Going back to Brand, we were initially excited when we realised that we shared some common sexual ground with unlikely swordsman, so imagine our disappointment when it was revealed that Lynne and Katy are in no way related.
Anyway, we’ll plough on regardless towards the Spurs preview portion of all this – we’ll maybe even try to come up with some segue about flighty Londoners who get more media attention than their achievements deserve. Well, that was it really.
Before we start going on about their team it’s always quite interesting to delve into the philosophical minefield that is the ongoing ‘Yid Army’ debate at Tottenham. You will always know when this subject has reared its head again because it’s the only time you will ever see David Baddiel’s face on your television screen. In fairness to Baddiel, whenever he sets his well-rehearsed points out against some normally not Jewish Spurs fan he is hard to argue with. The best they can ever come up with in reply is ‘It’s not offensive’ to which he replies ‘But lots of Jewish people are offended’ which leaves only the rather weak ‘Well they shouldn’t be’.

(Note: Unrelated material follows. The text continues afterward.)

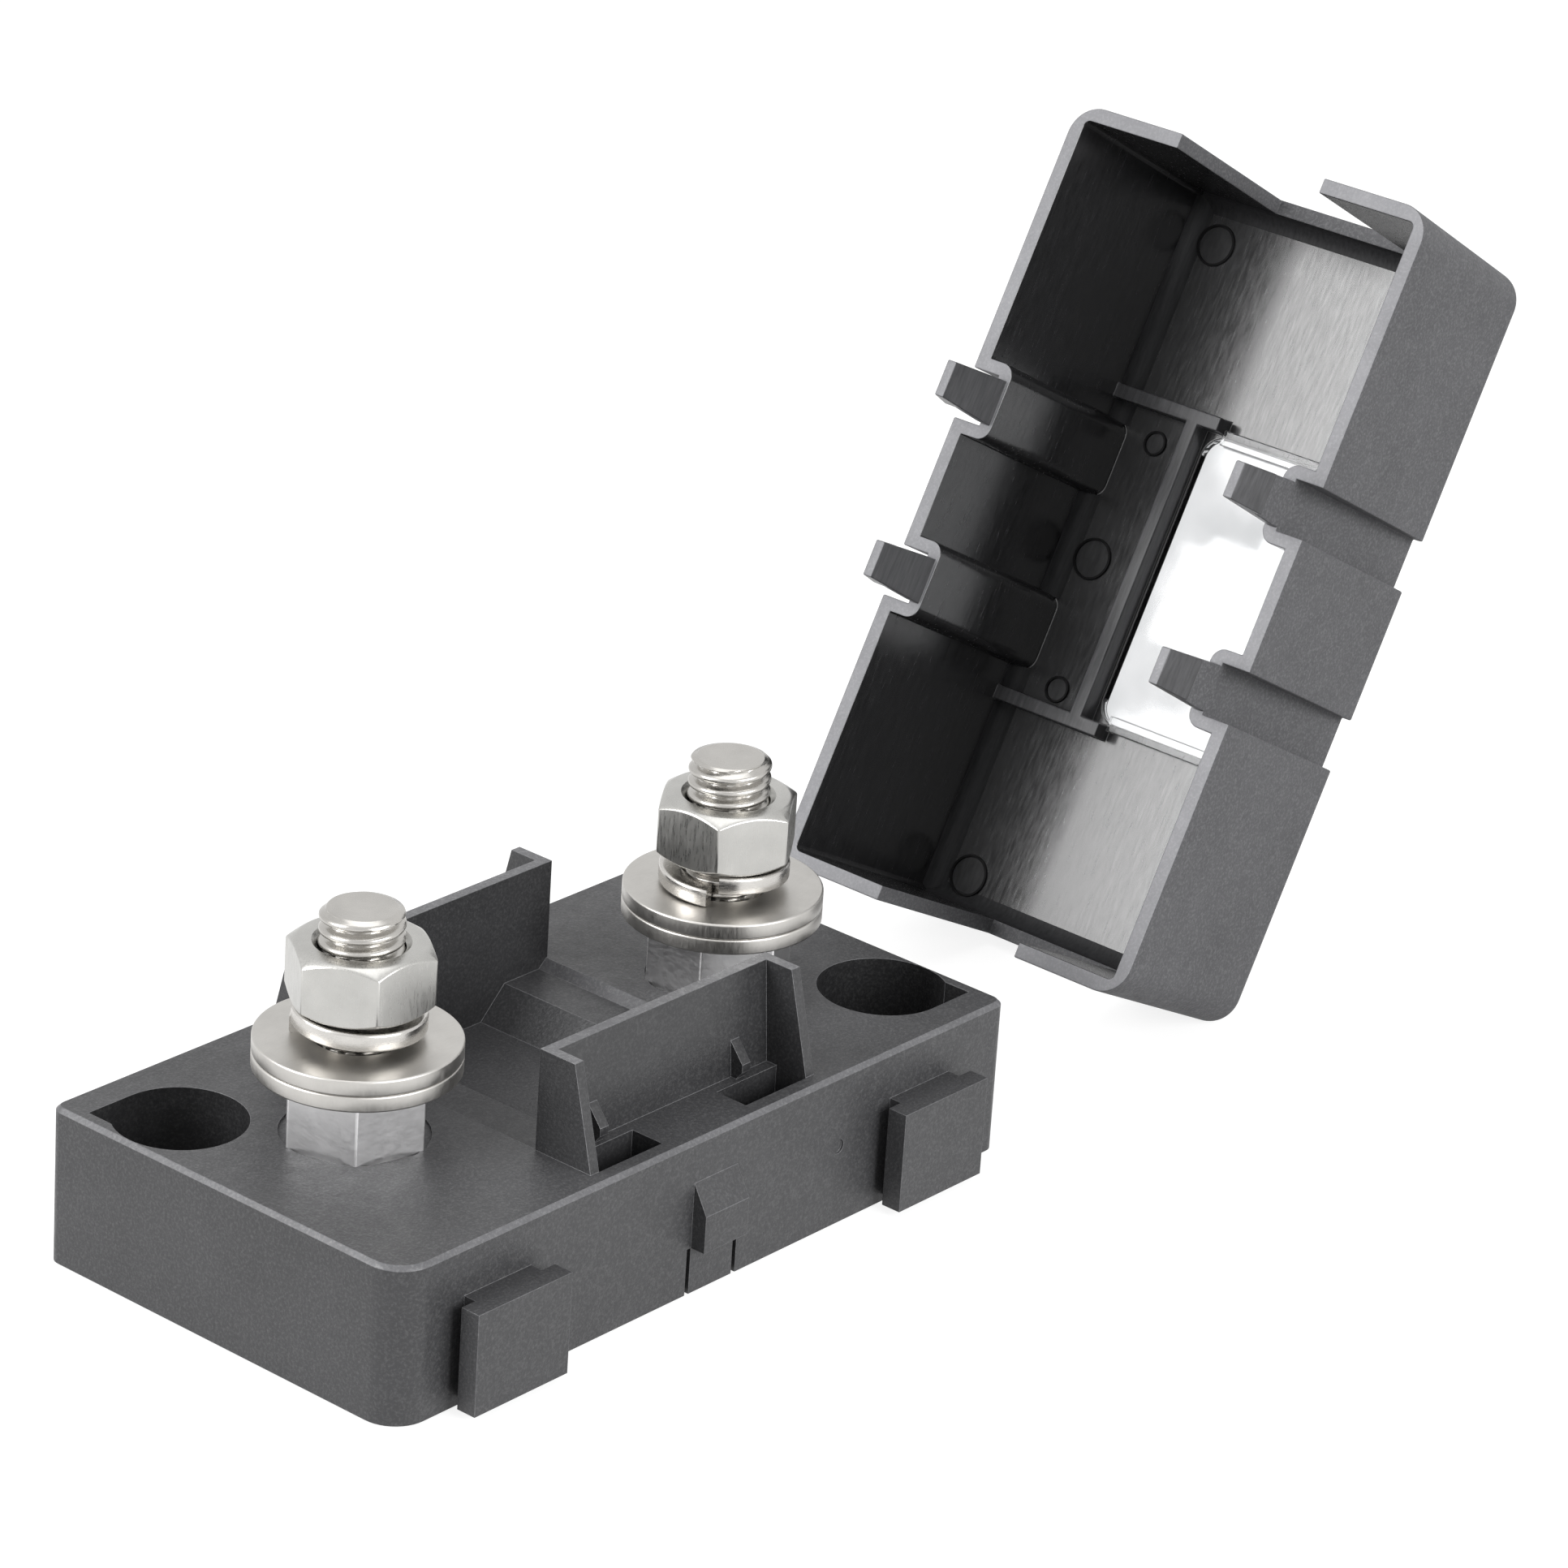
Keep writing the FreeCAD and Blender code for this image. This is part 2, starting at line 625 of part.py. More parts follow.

Everyone seems to get tied up in knots about the whole thing, with the likes of the FA, the police and even the Prime Minister all offering different viewpoints. In reality though not a lot happens because, for all the hand-wringing, the practicality of the situation is it’s easy to arrest or eject handfuls of away supporters shouting anti-Semitic remarks at White Hart Lane, but stopping entire stands full of Tottenham fans from singing ‘Yid Army’ is another matter altogether.
When shouting about ‘Yids’ as well it’s the one time that someone being asked to stop doing something that they see as their ‘right’ can legitimately argue that they would have been allowed to do it in Nazi Germany.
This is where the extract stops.